しかーし!ソーネチカの行動は、いくらなんでもお人好しすぎるというか、はっきり言ってきれいごとくさい。夫の秘密を知ってなお「老年にさしかかったあの人にこんな奇跡がおとずれて」と、すっかり納得しているのだから恐れ入る。ぱっとしない容貌と地味な性格、過去の悲惨な恋からくる自尊心の低さがここまで卑屈にさせるのか、それともただ愚鈍なのか。そして、青春時代に本の虫だった彼女は、ふたたび本に救いを求めるのだ。最後までどことなく報われない感じが漂うソーネチカの人生。欲がなさすぎて読んでいてシンドイ。
文章じたいが読みにくいところもチラホラ。原文のせいだか訳文のせいだか知らないが、一文が 300 字を越えていたりする。一読して文意がわかるようにしてほしい。
山内 克也
評価:B
主人公ソーネチカは、怪物的な視聴率をとったNHKの朝ドラ「おしん」を想起させる人物。とにかく、けた外れの「我慢強さ」を内包する持ち主だ。極寒の土地で、ソビエトという監視国家の中で生き抜く女性とは、こうも「私心」を捨てて生きなければいけないのか、と邪推してしまう。
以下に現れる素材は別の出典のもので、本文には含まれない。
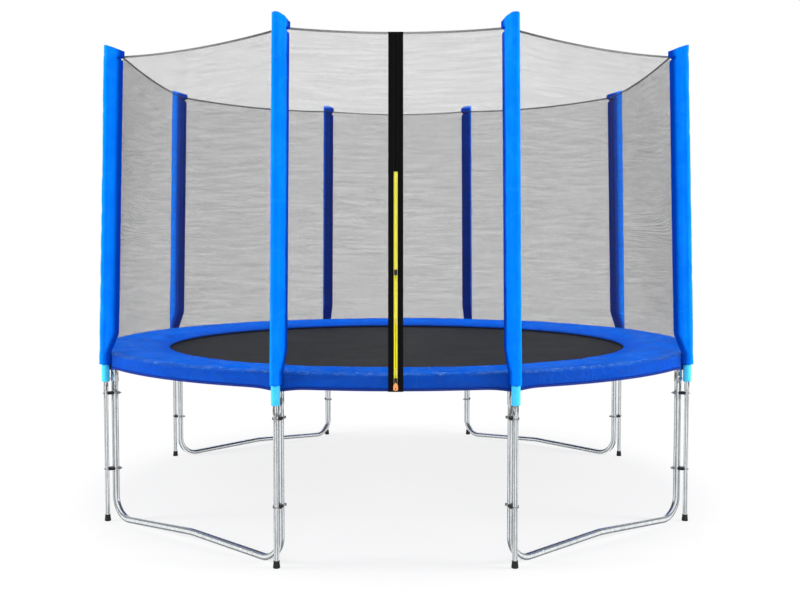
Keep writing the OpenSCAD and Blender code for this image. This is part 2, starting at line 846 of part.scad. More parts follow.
// Share of a panel's width that a length takes up.
function share(a0, a1, len) = len/(net_low_r*(a1 - a0)*PI/180);

function columns(a0, a1, u0, u1) = ceil((a1 - a0)*(u1 - u0)/net_step);

module net_sheet(a0, a1, u0, u1) {
    n = columns(a0, a1, u0, u1);
    function face(out) = [for (r = [0:net_rows]) [for (c = [0:n])
        net_row_point(a0, a1, mix(u0, u1, c/n), r, out)]];
    sheet(face(0), face(net_t));
}

// Band along the top edge of one panel.
module top_hem(a0, a1, u0, u1) {
    n = columns(a0, a1, u0, u1);
    low = 1 + soft_gap/(net_top_h - net_bend_h);
    high = low + top_hem_h/(net_top_h - net_bend_h);
    function face(out) = [for (t = [low, high]) [for (c = [0:n])
        net_point(a0, a1, mix(u0, u1, c/n), t, out)]];
    sheet(face(-hem_extra_t), face(net_t));
}

function panel_start(i) = pole_angles[i - 1];
function panel_end(i) = i < pole_count ? pole_angles[i] : pole_angles[0];
function unwrap(a0, a1) = a1 < a0 ? a1 + 360 : a1;

// The net from pole i to the next one. The last panel holds the door, so it is
// two halves with the zip between them.
module net_panel(i) {
    a0 = panel_start(i);
    a1 = unwrap(a0, panel_end(i));
    edge = share(a0, a1, soft_gap);
    color([0.35, 0.35, 0.36, 0.5])
    if (i < pole_count) {
        net_sheet(a0, a1, edge, 1 - edge);
    } else {
        middle = share(a0, a1, slot_half*net_low_r/net_top_r);
        net_sheet(a0, a1, edge, 0.5 - middle);
        net_sheet(a0, a1, 0.5 + middle, 1 - edge);
    }
}

// Bands along the net's top and lower edges.
module net_hems() {
    color([0.12, 0.12, 0.13]) {
        for (i = [1:pole_count]) {
            a0 = panel_start(i);
            a1 = unwrap(a0, panel_end(i));
            edge = share(a0, a1, soft_gap);
            top_hem(a0, a1, edge, 1 - edge);
        }
        rotate_extrude($fn = 144)
            translate([net_low_r, net_low_h])
                square([net_t + hem_extra_t, low_hem_h - soft_gap]);
    }
}

// ---- Zip door ----

// Moves to the band's lower end: +Z runs up the band and -Y points outwards.
module at_band(z = 0)
    translate([0, -band_face_r, band_low_h])
        rotate([-band_tilt, 0, 0])
            translate([0, 0, z])
                children();

// Black band: one strip on each side of the zip, joined below and above it.
module zip_band() {
    color("black")
    at_band()
        difference() {
            translate([-band_w/2, -band_t, 0])
                cube([band_w, band_t, band_len]);
            translate([-tape_w/2 - soft_gap, -band_t - cut, zip_low])
                cube([tape_w + 2*soft_gap, band_t + 2*cut, zip_len]);
        }
}

// The two halves of the zip: a tape and a coil each.
module zip_tape() {
    color("yellow")
    at_band(zip_low + soft_gap)
        for (s = [-1, 1]) {
            translate([s > 0 ? slit_half : -tape_w/2, -tape_t, 0])
                cube([tape_w/2 - slit_half, tape_t, zip_len - 2*soft_gap]);
            translate([s*coil_x, -coil_y, 0])
                cylinder(d = coil_d, h = zip_len - 2*soft_gap, $fn = 24);
        }
}

// Slider: a shell over both coils, a post through the slit and a plate behind.
// The pull tab's pin stands on the outer face, or on the back for an inner pull.
module zip_slider(pull_inside) {
    pin_y = pull_inside ? back_pin_y : -pull_pin_y;
    base_y = pull_inside ? slider_back_t + soft_gap : -slider_top_y;
    ear_x = pull_barrel_w/2 + ear_gap;
    difference() {
        union() {
            intersection() {
                translate([-slider_w/2, -slider_top_y, 0])
                    cube([slider_w, slider_top_y - slider_low_y, slider_len]);
                translate([0, 0, slider_len*0.42])
                    slider_plan();
            }
            translate([-slider_post, -slider_top_y + 1, 5])
                cube([2*slider_post, slider_top_y - 1 + soft_gap + 0.6, slider_len - 10]);
            translate([-slider_w/2 + 2.5, soft_gap, 2])
                cube([slider_w - 5, slider_back_t, slider_len - 4]);
        }
        for (s = [-1, 1])
            translate([s*coil_x, -coil_y, -cut])
                cylinder(d = slider_bore_d, h = slider_len + 2*cut, $fn = 24);
    }
    for (s = [-1, 1])
        difference() {
            translate([s*(ear_x + ear_t/2) - ear_t/2, min(base_y, pin_y), pull_pin_z - 2])
                cube([ear_t, abs(pin_y - base_y), 4]);
            translate([0, pin_y, pull_pin_z])
                rod_x(pull_pin_d - 0.4, 40);
        }
    for (s = [-1, 1])
        translate([s*(ear_x + ear_t/2), pin_y, pull_pin_z])
            rod_x(4, ear_t);
    translate([0, pin_y, pull_pin_z])
        rod_x(pull_pin_d, 2*ear_x + ear_t);
}

// Rounded plan of the slider shell, widest below its middle.
module slider_plan()
    rotate([90, 0, 0])
        cylinder(d = slider_len*1.18, h = 4*slider_w, center = true, $fn = 64);

// Pull tab hanging from its pin: a barrel, a neck and a rounded plate.
module pull_tab(w, len) {
    bore = pull_pin_d + 2*pin_fit;
    difference() {
        union() {
            rod_x(pull_barrel_d, pull_barrel_w);
            translate([-pull_barrel_w/2, -tab_t/2, -len*0.45])
                cube([pull_barrel_w, tab_t, len*0.45]);
            translate([0, tab_t/2, 0])
                rotate([90, 0, 0])
                    linear_extrude(height = tab_t)
                        tab_outline(w, len);
        }
        rod_x(bore, 2*w);
        translate([0, 0, -len + w*0.36])
            rotate([90, 0, 0])
                cylinder(d = w*0.28, h = 2*tab_t, center = true);
    }
}

// Plate of the tab, seen from the front: round below, shouldered above.
module tab_outline(w, len) {
    corner = w*0.25;
    translate([-w/2 + corner, -len])
        square([w - 2*corner, corner]);
    translate([-w/2, -len + corner])
        square([w, len*0.6 - corner]);
    for (s = [-1, 1])
        translate([s*(w/2 - corner), -len + corner])
            circle(r = corner, $fn = 32);
    translate([0, -len*0.4])
        circle(d = w, $fn = 48);
}

// Moves to the pin of a slider at distance z along the band, upright.
module at_pin(z, pin_y)
    translate([
        0,
        -band_face_r - pin_y*cos(band_tilt) + (z + pull_pin_z)*sin(band_tilt),
        band_low_h + pin_y*sin(band_tilt) + (z + pull_pin_z)*cos(band_tilt)
    ])
        children();

module lower_zip_slider() {
    color("black")
    at_band(lower_slider_at)
        zip_slider(false);
}

module lower_pull_tab() {
    color("darkorange")
    at_pin(lower_slider_at, pull_pin_y)
        pull_tab(tab_w, tab_len);
}

module upper_zip_slider() {
    color("black")
    at_band(upper_slider_at)
        zip_slider(true);
}

module upper_pull_tab() {
    color("darkred")
    at_pin(upper_slider_at, -back_pin_y)
        pull_tab(0.6*tab_w, back_tab_len);
}

for (i = [1:segments])
    ring_segment(i);
for (i = [1:leg_count])
    leg_base(i);
for (i = [1:leg_count])
    leg_uprights(i);
for (i = [1:pole_count])
    net_pole(i);
for (i = [1:pole_count])
    pole_cover(i);
for (i = [1:pole_count])
    net_panel(i);
foam_tubes();
foot_caps();
pole_caps();
u_bolts();
clamp_spacers();
clamp_plates();
clamp_nuts();
socket_screws();
springs();
jumping_mat();
mat_webbing();
mat_rings();
safety_pad();
net_hems();
zip_band();
zip_tape();
lower_zip_slider();
lower_pull_tab();
upper_zip_slider();
upper_pull_tab();
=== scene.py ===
"""Round garden trampoline with a safety net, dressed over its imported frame.

Metres, +Z up. The origin is the trampoline's centre on the ground, and the zip
door faces -Y. Angles round the frame are counted from the front (-Y), positive
towards +X, as in the part's source, whose sizes are repeated in Plan.
"""

from __future__ import annotations

import logging
import math
import sys
from dataclasses import dataclass, field
from typing import ClassVar, Sequence

import bmesh
import bpy
import numpy as np
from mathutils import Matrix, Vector

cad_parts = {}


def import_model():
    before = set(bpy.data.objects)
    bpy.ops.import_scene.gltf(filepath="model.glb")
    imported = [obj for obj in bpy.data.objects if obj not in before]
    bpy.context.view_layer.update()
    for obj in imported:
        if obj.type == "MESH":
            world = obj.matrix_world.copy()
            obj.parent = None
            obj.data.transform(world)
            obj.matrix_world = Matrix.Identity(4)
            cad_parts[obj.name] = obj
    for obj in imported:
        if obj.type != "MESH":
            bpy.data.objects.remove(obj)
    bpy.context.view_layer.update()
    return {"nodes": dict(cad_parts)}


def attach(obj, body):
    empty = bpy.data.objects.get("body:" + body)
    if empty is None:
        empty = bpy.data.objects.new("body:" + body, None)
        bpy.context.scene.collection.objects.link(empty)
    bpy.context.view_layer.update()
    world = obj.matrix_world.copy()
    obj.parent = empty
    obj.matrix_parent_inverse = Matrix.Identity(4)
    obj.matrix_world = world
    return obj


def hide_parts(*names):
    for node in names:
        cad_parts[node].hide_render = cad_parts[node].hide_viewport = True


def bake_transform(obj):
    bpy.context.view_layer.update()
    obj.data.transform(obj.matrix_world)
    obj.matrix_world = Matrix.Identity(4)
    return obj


LOG = logging.getLogger("trampoline")
Array = np.ndarray


# ---------------------------------------------------------------- sizes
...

ストーリーはただひたすら、芸術家の妻の一生に焦点を合わせているだけ。社会主義体制の時代背景や、夫の不義理など登場人物の感情描写を極力薄め、物語はモノトーンなリズムで進んでいく。だが、かえってこの文体が、この時期生きる人たちの、絶え間なく続く苦渋と、つかの間に訪れる幸福感を最大限に醸し出しているのだ。
山崎 雅人
評価:B
幼いころから本の虫。団子っ鼻でぱっとしない容姿のソーネチカは、どちらかというと地味な人生を送ってきた。本を読むだけの人生に突然現れた、反体制の芸術家ロベルト・ヴィクトロヴィチとの結婚により、試練の多い生涯を歩むこととなる。もっとも彼女は試練とは感じていないのだが。
貧しく苦しい暮らしの中でも、理想を追うことで心を痛めることはない。今を大切にし、幸せの種を見つけだす豊かな心に感嘆する。
ひとり娘の連れてくる美少女に夫の心を奪われ、孤独を味わった瞬間でさえ、変わらぬ愛情をそそぎ込み、幸福さえ感じてしまうのだ。その滑稽なまでに底抜けな愛情の深さ、重さに心をうたれ、涙がこぼれそうになる。
彼女の気丈で愚直な生き方が、感情をおさえた筆致で淡々と綴られる。平板な印象を受けるが、それが逆に彼女の穏やかな心持ちを十二分に印象づけている。神々しいほどの潔さが、静かに心に染み渡ってくるのだ。